The two top dishes were head and shoulders above the rest. The rabbit dish was an amazing one. Michael made a thin “vermicelli” from a bunch of mustards, to which he added agar and let set. Agar holds up very well and doesn’t melt under heat. The “vermicelli” had the consistency of pasta but tasted like the mustard, and was just great. It was nice to see all the parts of the rabbit used in the execution of the dish, and Jen’s sauce was fantastic.
A note about the winning dish: remember how I said that the fish seemed simple, but I knew it involved a far more complex preparation than it seemed to? You can find out about a similar preparation of that fish in Thomas Keller’s book, Under Pressure: Cooking Sous Vide (2008), on page 88. Bryan took the two top fillets, placed a thin layer of prosciutto between them, used a powder called Ajinomoto RM Transglutaminase (affectionately called “meat glue”) to glue them together, and sous vide them, cryovac-ing them. The flavors remain pure and the texture delicate. Bryan did this perfectly. While both leading dishes were excellent, we all just kept coming back to that fish in our discussions. It was simply the most memorable item we sampled in the whole challenge, and this is why it garnered Bryan the win.

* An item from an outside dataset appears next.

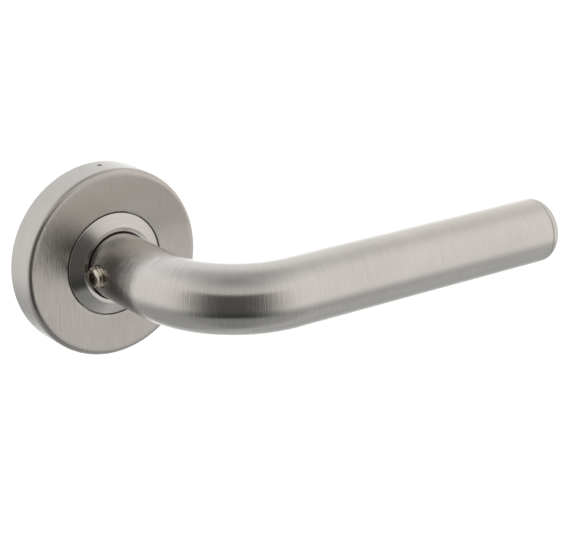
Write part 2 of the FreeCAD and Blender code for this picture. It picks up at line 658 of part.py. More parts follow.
def build_neck_insert(model):
    """The turned insert that is pressed in the tube and takes the square spindle."""
    groove_end = "circlip_start + circlip_sheet + fit_gap"
    side, other = "spindle_side / 2 + fit_gap", "0 - spindle_side / 2 - fit_gap"
    body = model.body("neck_insert")
    model.revolve(body, "insert_turning", [
        ("0", "journal_start"),
        ("journal_radius", "journal_start"),
        ("journal_radius", "circlip_start - fit_gap"),
        ("circlip_groove_radius", "circlip_start - fit_gap"),
        ("circlip_groove_radius", groove_end),
        ("journal_radius", groove_end),
        ("journal_radius", "driver_top"),
        ("tube_radius", "driver_top"),
        ("tube_radius", "tube_foot"),
        ("tube_radius - tube_wall", "tube_foot"),
        ("tube_radius - tube_wall", "insert_length"),
        ("0", "insert_length"),
    ])
    dogs = model.sketch(body, "dog_outline", "XY_Plane", z="driver_height")
    model.rectangle(dogs, "0 - dog_reach", "0 - dog_width / 2", "dog_reach", "dog_width / 2")
    model.pad(body, "driving_dogs", dogs, "driver_thickness")
    bore = model.sketch(body, "spindle_bore_outline", "XY_Plane")
    model.rectangle(bore, other, other, side, side)
    model.cut(body, "Pocket", "spindle_bore", bore, Length="insert_length + 1",
              Reversed=True)
    cut_grub_hole(model, body, "insert_grub", "grub_radius + fit_gap")
    turned = Placement(Vector(), Rotation(Vector(0, 1, 0), 90))
    notch = model.sketch(body, "tang_notch_outline", "XZ_Plane", turned)
    notch.setExpression(".AttachmentOffset.Rotation.Angle", model.linked("tang_angle"))
    model.rectangle(notch, "spring_tang_reach - free_gap",
                    "spring_end - spring_wire - spring_slot_gap", "tube_radius + 1", "tube_foot")
    model.cut(body, "Groove", "tang_notch", notch, ReferenceAxis=(notch, ["V_Axis"]),
              Midplane=True, Angle="2 * asin((spring_wire + spring_slot_gap) / spring_tang_reach)")
    model.keep(body, "neck_insert")


def cut_grub_hole(model, body, name, radius):
    """Cuts the grub screw's hole, which opens on the side away from the arm."""
    spot = model.sketch(body, name + "_spot", "YZ_Plane")
    model.circle(spot, "0", "grub_height", radius)
    model.cut(body, "Pocket", name + "_hole", spot, Length="tube_radius + 1")


def build_lever_tube(model):
    """The lever tube: a straight neck, a quarter bend and a straight arm."""
    body = model.body("lever_tube")
    path = model.sketch(body, "lever_path", "XZ_Plane")
    bend_low = "projection - bend_radius"
    arm_end = "lever_reach - tip_length"
    model.bent_path(path, ("0", "tube_foot"), ("0", bend_low), ("bend_radius", "projection"),
                    (arm_end, "projection"), ("bend_radius", bend_low), "bend_radius")
    ring = model.sketch(body, "tube_outline", "XY_Plane", z="tube_foot")
    model.circle(ring, "0", "0", "tube_radius")
    model.circle(ring, "0", "0", "tube_radius - tube_wall")
    pipe = body.newObject("PartDesign::AdditivePipe", "bent_tube")
    pipe.Profile = ring
    pipe.Spine = (path, ["Edge1", "Edge2", "Edge3"])
    model.doc.recompute()
    cut_grub_hole(model, body, "tube_grub", "grub_radius + free_gap")
    model.keep(body, "lever_tube")


def build_tip_cap(model):
    """The rounded cap that closes the end of the arm; its local z runs along the arm."""
    start = "lever_reach - tip_length"
    body = model.body("tip_cap", Placement(Vector(), Rotation(Vector(0, 1, 0), 90)))
    model.bind(body, **{".Placement.Base.y": "0 - projection"})
    model.revolve(body, "cap_turning", [
        ("0", f"{start} - tip_spigot"),
        ("tube_radius - tube_wall - fit_gap", f"{start} - tip_spigot"),
        ("tube_radius - tube_wall - fit_gap", start),
        ("tube_radius", start),
        ("tube_radius", "lever_reach"),
        ("0", "lever_reach"),
    ])
    model.dress(body, "Fillet", "cap_round", "tip_edge", [("tube_radius", "lever_reach")])
    model.keep(body, "tip_cap")


def build_spindle(model):
    """The square spindle that goes through the door to the lock."""
    low = "0 - spindle_proud"
    body = model.body("spindle")
    square = model.sketch(body, "spindle_outline", "XY_Plane", z=low)
    half, least = "spindle_side / 2", "0 - spindle_side / 2"
    near, far = "spindle_side / 2 - spindle_edge", "0 - spindle_side / 2 + spindle_edge"
    model.outline(square, [
        (least, far), (far, least), (near, least), (half, far),
        (half, near), (near, half), (far, half), (least, near),
    ])
    model.pad(body, "spindle_bar", square, "spindle_length")
    spot = model.sketch(body, "bearing_spot", "YZ_Plane", z="spindle_spot - spindle_side / 2")
    model.circle(spot, "0", "grub_height", "grub_radius + free_gap")
    model.cut(body, "Pocket", "bearing_spot_cut", spot, Length="spindle_side")
    model.keep(body, "spindle")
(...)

Mattin’s poussin, by contrast, was way overcooked. It was seared, roasted, and then reheated in a pan. Mattin should have been basting it constantly to keep it moist. Mattin grew up in the Basque region of France, where the cooking is more Spanish than French, frankly, but even had he been living in the heart of Dordogne or Burgundy, living in France doesn’t give one a leg up on French cuisine. One can argue that the best French food in the U.S. is done by Thomas Keller, an American, at the French Laundry. Mattin was too self-confident going into this challenge. Lucky for him, Hector’s meat was as disastrous as it was, or Mattin would have found himself packing his knives over a classic French challenge. Ouch.